Ever since he made his welterweight debut Guerrero has been calling out Mayweather. Having finally got his wish, is the Gilroy, California native catching Floyd at the right time?
Fighting less than once a year isn’t ideal for any fighter let alone a veteran in their mid-thirties and for three months of last year Floyd was in jail, unable to train and not consuming his regular diet, no doubt resulting in a loss of conditioning. Then again, Mayweather has looked impressive returning from longer layoffs than this in the past. He was out for 21 months before his walk in the park against Juan Manuel Marquez, where in total control he triumphed with a landslide unanimous decision. He took 16 months off before his fourth round knockout of Victor Ortiz. Sandwiched between those victories was his dismantling of ‘Sugar’ Shane Mosley, coming after a mere eight-month hiatus but having only had twelve rounds in the previous two-and-a-half years, the twelve in which he hardly broke a sweat against Marquez.
Floyd’s style of boxing allows longevity, his impeccable defensive skills avoiding punishing wars over the years that might have aged him. Just look at Bernard Hopkins, another defensively proficient master, who’s old enough to be the father of some of the guys he’s beating.
Robert Guerrero provides enough reasons to be considered a live underdog in this fight. He’s tough, has a great chin, is in his prime and in bringing a high-pressure style from a southpaw stance he ticks two of the boxes that have given Mayweather trouble in the past. Left-handers Zab Judah and Demarcus Corley did have their moments early on against Floyd. Ultimately though, they too fell short and once Floyd had adjusted were both beaten quite handily.
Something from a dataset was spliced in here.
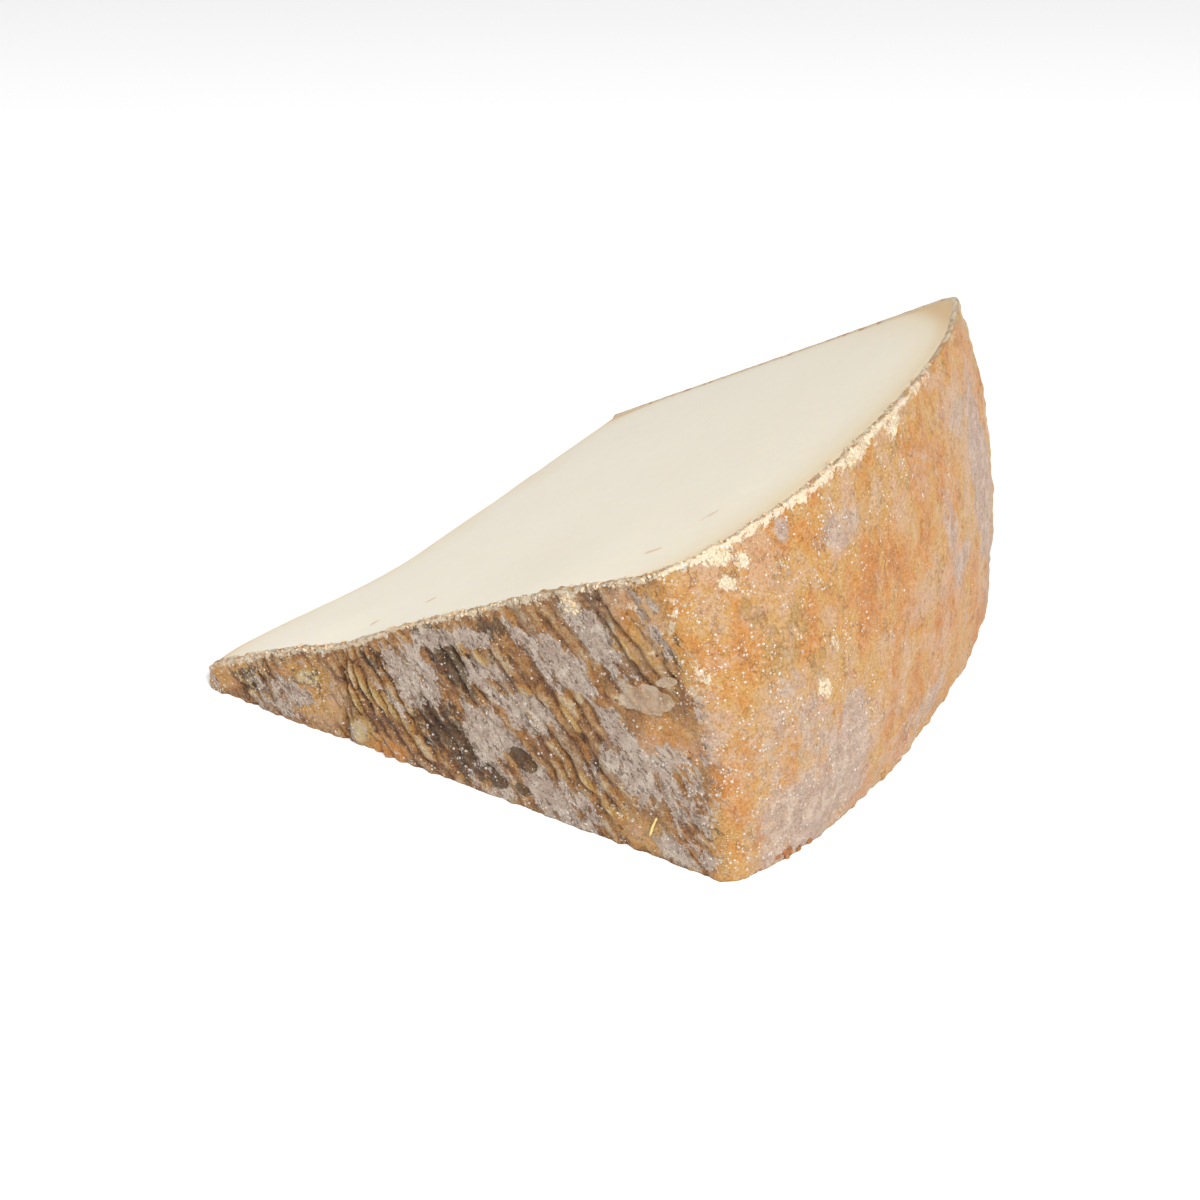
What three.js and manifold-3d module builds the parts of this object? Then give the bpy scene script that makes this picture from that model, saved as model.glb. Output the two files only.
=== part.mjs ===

36 or not, Mayweather is the more accurate puncher, still has his trademark elusiveness and even as father time slows him down he has the experience and smarts to adapt to whatever Guerrero brings to the table. As the man himself will tell you, “there’s no blueprint on how to beat Floyd Mayweather”. A couple of rounds in, Guerrero might just find that he’s here to merely become victim number fourty-four.